VI. E A RÚSSIA REMATA A OPERAÇÃO
Quando o Makhzen de Marrocos emergia ainda da sua comoção, talvez confundindo as estranhas leituras da legalidade internacional do seu embaixador com a realidade da legalidade internacional, a operação projetada por Köhler recebe um elogio definitivo.
Ontem, 15 de agosto, festa de Nossa Senhora da Assunção, o porta-voz do Ministério dos Negócios Estrangeiros da Rússia, Maria Zakharova, assestou um golpe final. Numa declaração para a imprensa divulgada pela Sputnik, disse:

"Notamos com satisfação que o enviado do Secretário-Geral da ONU, o ex-presidente alemão Sr. [Horst] Köhler está ativando os esforços para promover o processo de paz relançando as negociações diretas sem pré-condições entre os dois protagonistas com a participação dos vizinhos Argélia e Mauritânia como observadores ".

VII. PERGUNTAS QUE SERÃO EM BREVE ESCLARECIDAS
1) Que posição assumirá a diplomacia do novo Presidente do Governo espanhol, Pedro Sánchez Pérez-Castejón?

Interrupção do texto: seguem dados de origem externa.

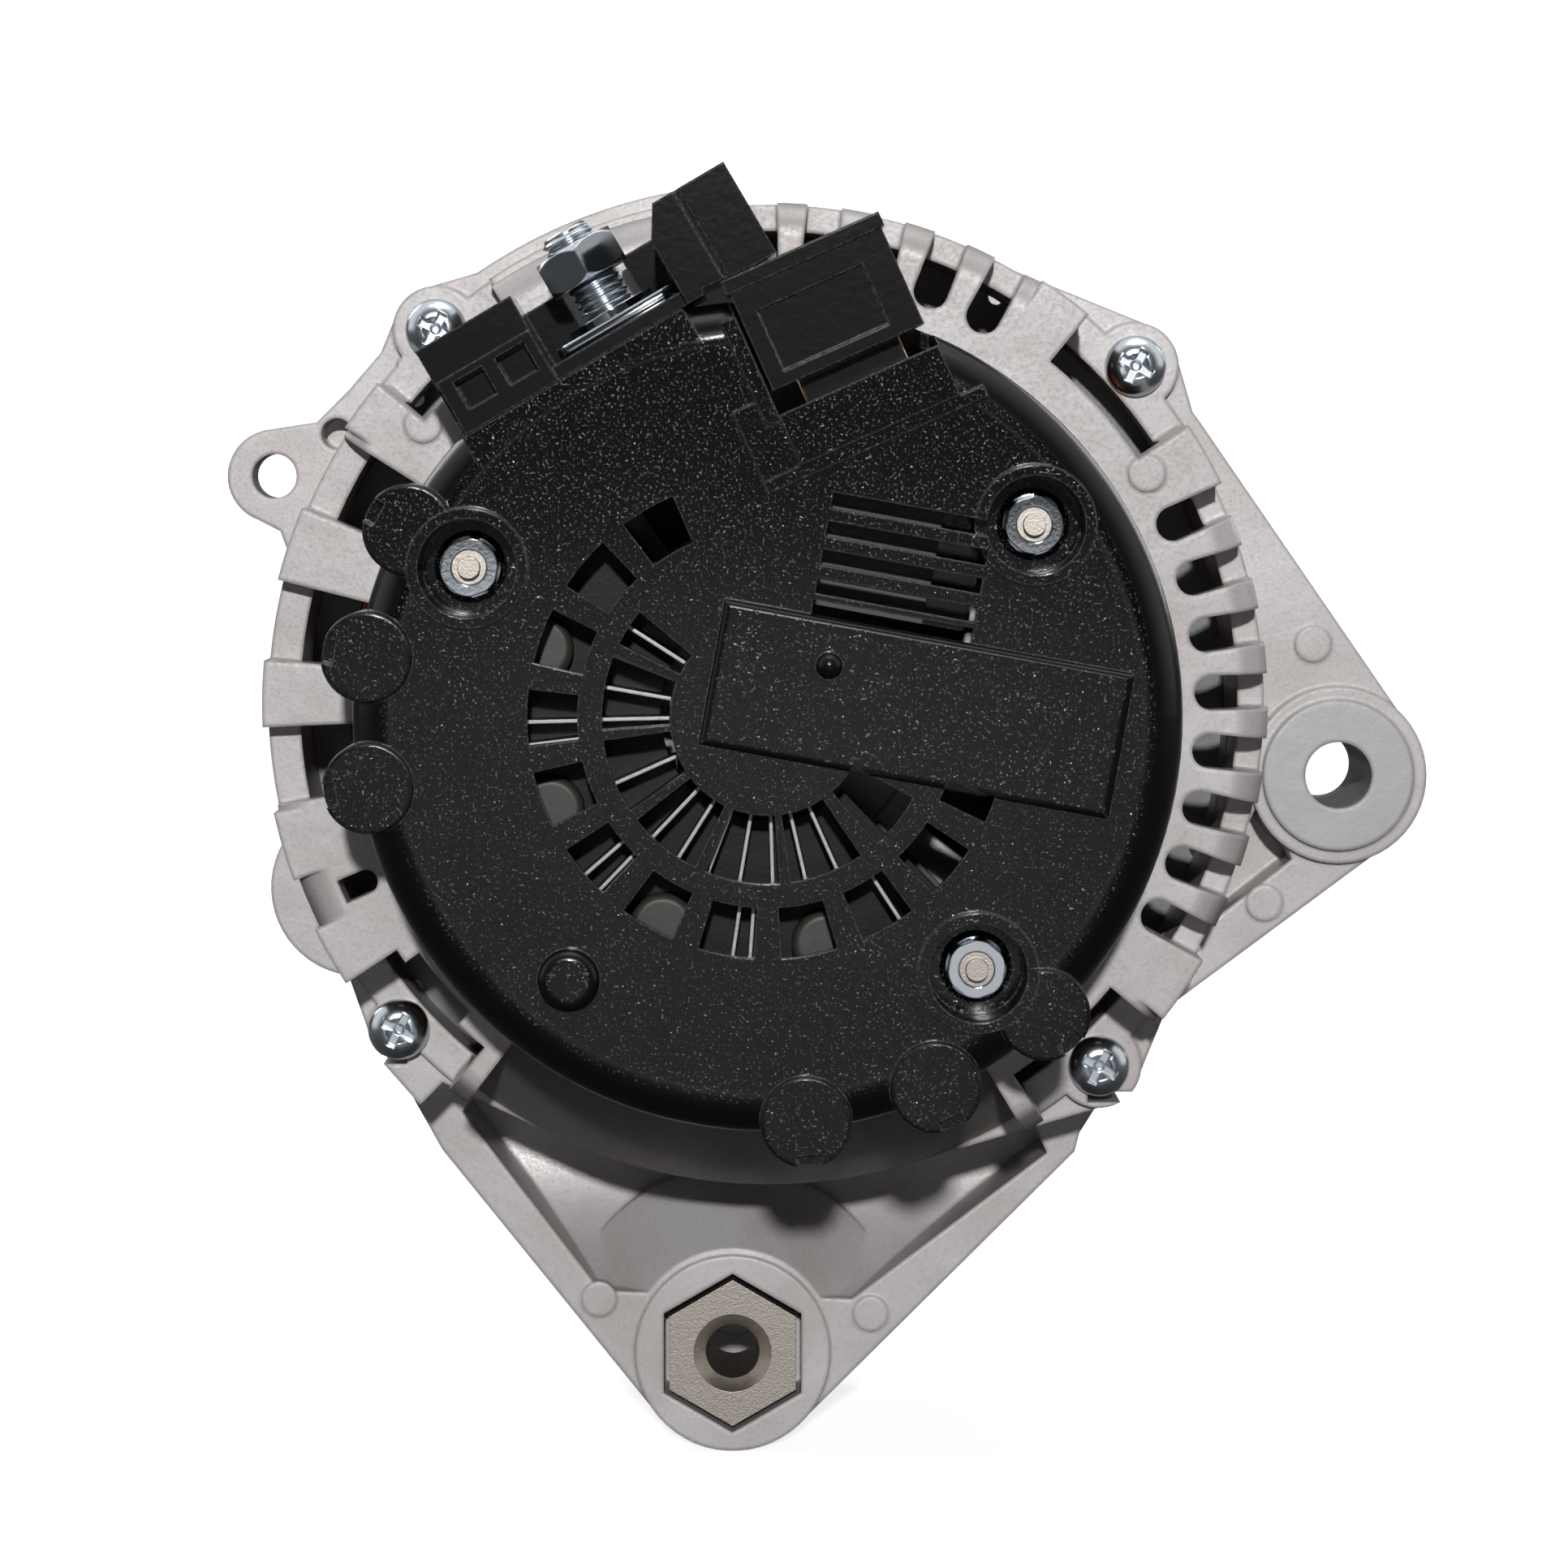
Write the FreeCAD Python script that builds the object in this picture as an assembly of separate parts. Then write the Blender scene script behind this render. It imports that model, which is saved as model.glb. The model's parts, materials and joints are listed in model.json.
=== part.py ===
"""A car alternator: rear cover and electrics, two cast brackets, stator, rotor, bearings and pulley.

Units are millimetres. +Y runs along the shaft from the rear cover to the pulley, +Z is up, and the origin
is on the shaft's axis in the middle of the pulley's belt track. Angles are in degrees, seen from the rear:
0 points along +X and they grow towards +Z. A rear view has +X to its right.
"""

import FreeCAD, Part
import os
from math import acos, atan2, cos, degrees, hypot, radians, sin, sqrt

from FreeCAD import Vector

# ---------------------------------------------------------------- driving dimensions

REAR_TO_BELT = 165.0            # rear cover's flat face to the middle of the belt track
FIT_GAP = 0.02                  # radial gap of a part that is held still in a bore
RUN_GAP = 0.05                  # radial gap of a part that turns or slides

stator_radius = 71.0
stator_bore = 53.6
rotor_radius = 53.0
casting_radius = 75.0           # outside of both brackets' walls
casting_wall = 4.0
bolt_circle = 75.9              # radius of the four through bolts
bolt_angles = (42.0, 132.0, 222.0, 312.0)
cover_radius = 59.2
terminal_tilt = 30.5            # the output terminal stands square to this angle
socket_tilt = 24.0              # the connector stands square to this angle
band_tilt = -10.4               # the brush holder and the raised band lie along this angle


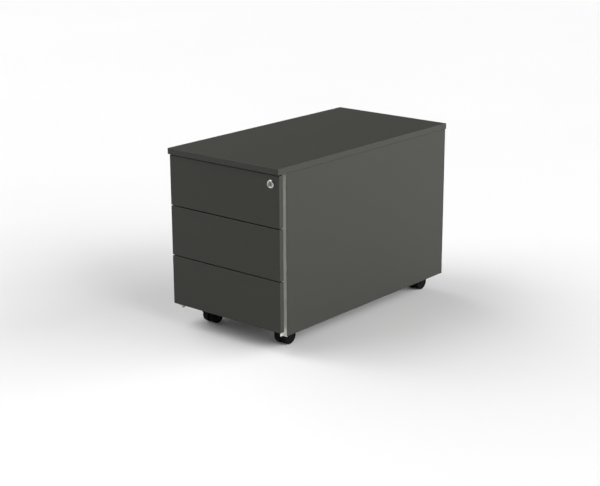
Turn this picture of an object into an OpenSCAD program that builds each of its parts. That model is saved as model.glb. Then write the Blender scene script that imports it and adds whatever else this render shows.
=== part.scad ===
// Rolling pedestal cabinet: laminated-board carcass on four twin-wheel casters, three steel-tray
// drawers on telescopic slides, side grip profiles in aluminium and one central lock.
// Front faces -Y, +X is the cabinet's right as seen from the front, origin on the floor
// under the centre of the top panel.

/* [Cabinet] */
// Width over the top panel
cab_w = 424; // [400:1:460]
// Depth over the top panel
cab_d = 800; // [760:1:820]
// Height from the floor to the top surface
cab_h = 544; // [538:1:560]
// Thickness of the carcass boards
board_t = 18; // [16:1:19]
// Thickness of the edge bands
band_t = 2; // [1:0.5:2]
// Height of the side panels' lower edge above the floor
skirt_z = 55; // [52:1:58]
// Height of the bottom board's underside above the floor
base_z = 63; // [62:1:64]
// How far the top reaches past the drawer fronts
top_front_over = 6; // [4:1:8]
// How far the top reaches past the side panels at the rear
top_rear_over = 5; // [2:1:8]

/* [Drawer fronts] */
// Thickness of a front
front_t = 16; // [16:1:18]
// Gap above each front
front_gap = 3; // [2:0.5:4]
// How far the fronts stand in from the cabinet's sides
front_inset = 2; // [1:0.5:3]
// Height of the lowest front's lower edge above the floor
front_z = 70; // [69:1:72]
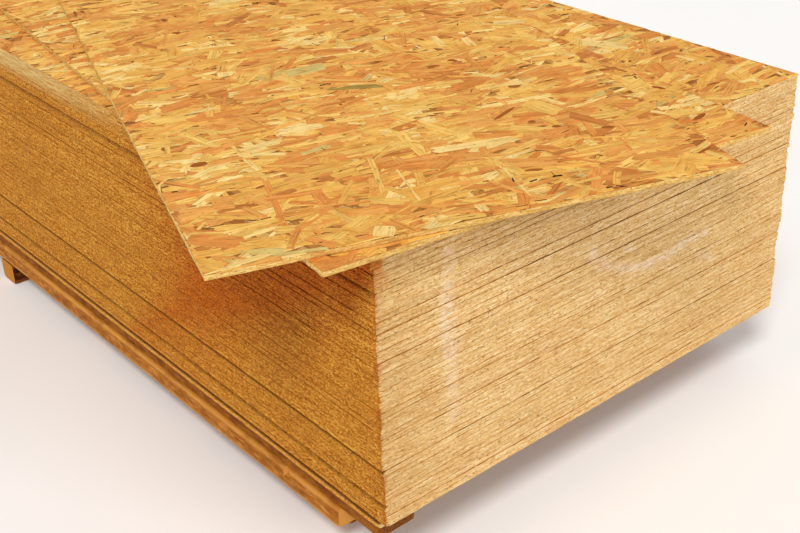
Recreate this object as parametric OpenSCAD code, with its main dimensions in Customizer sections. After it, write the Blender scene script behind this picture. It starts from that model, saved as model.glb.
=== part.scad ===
/*
  Stack of oriented strand board.

  A tall pile of full sheets lies square on a base sheet. Under it three
  upper rails and three lower rails run lengthwise, and five bearers lie
  across on the floor. Two narrower sheets lie loose on top, turned a
  little, with their near corners hanging over the long side.

  X runs along the sheets, Y across them and Z up. The near end is at +X
  and the near side at -Y. The origin is on the floor, in the middle of
  the pile.
*/

/* [Sheets] */
// Length of a sheet
sheet_l = 2500; // [2440:10:2500]
// Width of a sheet
sheet_w = 1250; // [1220:10:1250]
// Thickness of a sheet
sheet_t = 12; // [9:1:22]
// Air between two sheets, which are never quite flat
sheet_gap = 0.2; // [0.1:0.1:1]
// Extra air where one lift of sheets was set down on the next
lift_gap = 0.8; // [0:0.1:2]
// Largest shift of one sheet from its lift
sheet_shift = 1.2; // [0:0.1:3]
// Largest shift of a lift from its place in the pile
lift_shift = 1.8; // [0:0.1:5]
// Turn of the topmost sheets of the pile
top_turn = 0.25; // [0:0.05:0.6]

/* [Loose sheets] */
// Width of a loose sheet, which is cut narrower than the pile
loose_w = 1050; // [900:10:1250]
// Overhang of the lower loose sheet's near corner past the near end
lower_over_x = 13; // [0:1:200]
// Overhang of the lower loose sheet's near corner past the near side
lower_over_y = 118; // [0:1:250]
// Turn of the lower loose sheet
lower_turn = 8; // [0:0.5:12]
// Distance of the upper loose sheet's near corner from the near end
upper_back_x = 96; // [0:1:200]
// Overhang of the upper loose sheet's near corner past the near side
upper_over_y = 281; // [0:1:350]
// Turn of the upper loose sheet
upper_turn = 19; // [0:0.5:22]

/* [Base sheet and rails] */
// Thickness of the base sheet
base_t = 18; // [12:1:22]
// Distance of the base sheet's near end from the end of the pile
base_setback = 20; // [0:1:60]
// Width of a rail
rail_w = 95; // [70:5:120]
// Height of an upper rail
upper_rail_h = 35; // [25:1:40]
// Distance of the outer upper rails from the side of the pile
upper_rail_inset = 6; // [0:1:20]
// Distance of the near upper rail's end from the end of the pile
near_rail_setback = 31; // [20:1:60]
// Distance of the other upper rails' ends from the end of the pile
upper_rail_setback = 62; // [50:1:120]
// Height of a lower rail
lower_rail_h = 50; // [30:1:60]
// Distance of the lower rails' ends from the end of the pile
lower_rail_setback = 158; // [100:1:200]

/* [Bearers] */
// Width of a bearer
bearer_w = 75; // [60:1:120]
// Height of a bearer
bearer_h = 65; // [45:1:100]
// Length of a bearer
bearer_l = 1180; // [1100:10:1220]
// Distance from the middle of one bearer to the next
bearer_pitch = 500; // [400:10:540]

/* [Hidden] */
sheet_count = 50;
// Numbers of the sheets that end a lift.
lift_tops = [4, 11, 18, 25, 31, 36, 43];
top_turned = 3;
rail_names = ["near", "middle", "far"];
bearer_count = 5;
pushed_bearer = 2;
sawn_edge = 3;
worn_corner = 14;

half_l = sheet_l / 2;
half_w = sheet_w / 2;
sheet_pitch = sheet_t + sheet_gap;
rail_count = len(rail_names);

z_lower_rail = bearer_h;
z_upper_rail = z_lower_rail + lower_rail_h;
z_base = z_upper_rail + upper_rail_h;
z_pile = z_base + base_t;
z_loose = z_pile + sheet_count * sheet_pitch + len(lift_tops) * lift_gap;

function sheet_name(i) = str("sheet_", i < 10 ? "0" : "", i);
function rail_name(kind, i) = str(kind, "_rail_", rail_names[i]);

// A repeatable value from -1 to 1 that jumps about from one i to the next.
function scatter(i, salt) =
    let (v = 43.758 * sin(i * 127.1 + salt * 311.7)) 2 * (v - floor(v)) - 1;

// How many whole lifts lie under sheet i.
function lifts_under(i) = len([for (top = lift_tops) if (top < i) top]);

function sheet_z(i) = z_pile + (i - 1) * sheet_pitch + lifts_under(i) * lift_gap;

// Middle of a rail across the pile, the near rail being number 0.
function rail_y(i, inset) = (i - 1) * (half_w - inset - rail_w / 2);

// One sheet of the pile, the lowest being number 1.
module sheet(i) {
    lift = lifts_under(i);
    shift_x = sheet_shift * scatter(i, 1) + lift_shift * scatter(lift, 3);
    shift_y = sheet_shift * scatter(i, 2) + lift_shift * scatter(lift, 4);
    turn = i > sheet_count - top_turned ? top_turn : 0;
    color("burlywood")
        translate([shift_x, shift_y, sheet_z(i)])
            rotate([0, 0, -turn])
                translate([-half_l, -half_w, 0])
                    cube([sheet_l, sheet_w, sheet_t]);
}

// A loose sheet is placed by its near corner. Layer 0 rests on the pile.
module loose_sheet(corner_x, corner_y, turn, layer) {
    color("goldenrod")
        translate([corner_x, corner_y, z_loose + layer * sheet_pitch])
            rotate([0, 0, -turn])
                translate([-sheet_l, 0, 0])
                    cube([sheet_l, loose_w, sheet_t]);
}

module base_sheet() {
    color("tan")
        translate([-half_l, -half_w, z_base])
            cube([sheet_l - base_setback, sheet_w, base_t]);
}

// An upper rail's corner at the near end and the outside is worn round.
module upper_rail(i) {
    setback = i == 0 ? near_rail_setback : upper_rail_setback;
    l = sheet_l - setback;
    color("sienna")
        translate([-half_l, rail_y(i, upper_rail_inset) - rail_w / 2, z_upper_rail])
            linear_extrude(upper_rail_h)
                union() {
                    translate([0, worn_corner])
                        square([l, rail_w - worn_corner]);
                    square([l - worn_corner, rail_w]);
                    translate([l - worn_corner, worn_corner])
                        circle(worn_corner, $fn = 64);
                }
}

// Section of sawn timber, standing on 0, with its four edges eased.
module sawn_section(w, h) {
    polygon([
        [-w / 2 + sawn_edge, 0],
        [w / 2 - sawn_edge, 0],
        [w / 2, sawn_edge],
        [w / 2, h - sawn_edge],
        [w / 2 - sawn_edge, h],
        [-w / 2 + sawn_edge, h],
        [-w / 2, h - sawn_edge],
        [-w / 2, sawn_edge]]);
}

module lower_rail(i) {
    color("peru")
        translate([-half_l, rail_y(i, 0), z_lower_rail])
            rotate([90, 0, 90])
                linear_extrude(sheet_l - lower_rail_setback)
                    sawn_section(rail_w, lower_rail_h);
}

module bearer() {
    rotate([90, 0, 0])
        linear_extrude(bearer_l, center = true)
            sawn_section(bearer_w, bearer_h);
}

// The bearers end flush with the far side, but one is pushed out to the near side.
module bearers() {
    end_gap = half_w - bearer_l / 2;
    color("darkgoldenrod")
        for (i = [1 : bearer_count]) {
            x = (i - (bearer_count + 1) / 2) * bearer_pitch;
            y = i == pushed_bearer ? -end_gap : end_gap;
            translate([x, y, 0]) bearer();
        }
}

for (i = [1 : sheet_count])
    sheet(i);
loose_sheet(half_l + lower_over_x, -half_w - lower_over_y, lower_turn, 0);  // loose_sheet_lower
loose_sheet(half_l - upper_back_x, -half_w - upper_over_y, upper_turn, 1);  // loose_sheet_upper
base_sheet();
for (i = [0 : rail_count - 1])
    upper_rail(i);
for (i = [0 : rail_count - 1])
    lower_rail(i);
bearers();
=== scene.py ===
import math

import bpy
import numpy as np
from mathutils import Matrix, Vector


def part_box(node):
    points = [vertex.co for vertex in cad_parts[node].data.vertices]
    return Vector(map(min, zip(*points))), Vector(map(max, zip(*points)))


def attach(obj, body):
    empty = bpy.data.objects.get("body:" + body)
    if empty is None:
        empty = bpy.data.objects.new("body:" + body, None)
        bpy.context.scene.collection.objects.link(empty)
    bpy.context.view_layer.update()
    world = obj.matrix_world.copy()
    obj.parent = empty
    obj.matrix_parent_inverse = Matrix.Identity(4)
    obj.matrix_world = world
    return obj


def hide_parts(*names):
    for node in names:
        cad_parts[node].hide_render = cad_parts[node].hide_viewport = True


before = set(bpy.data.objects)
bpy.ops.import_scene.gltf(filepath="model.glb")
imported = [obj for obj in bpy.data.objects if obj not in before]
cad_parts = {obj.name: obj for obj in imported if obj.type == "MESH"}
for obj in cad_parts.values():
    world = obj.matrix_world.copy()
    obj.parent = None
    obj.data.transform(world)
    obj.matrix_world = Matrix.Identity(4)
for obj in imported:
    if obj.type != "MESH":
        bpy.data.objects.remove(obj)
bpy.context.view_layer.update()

# A pile of oriented strand board on rails and bearers, with two loose sheets on top. Every
# length is in metres. The ragged edges, the strands on the visible faces and the worn timber
# are built as meshes; grain, pores, stains and chalk are node materials.

# ---------------------------------------------------------------- materials

WHITE = (1.0, 1.0, 1.0)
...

2) A nova invasão de imigrantes permitida pelas autoridades marroquinas foi a tentativa de pressionar a Espanha a apoiar Marrocos neste novo cenário?

3) A França vai apoiar desta vez o Makhzen opondo-se aos EUA, Rússia ... e Alemanha (pátria de Köhler)?

4) Será que o Makhzen vai conseguir impedir a retomada das negociações diretas entre Marrocos e a Frente Polisario para resolver de uma vez por todas o conflito no Sahara Ocidental?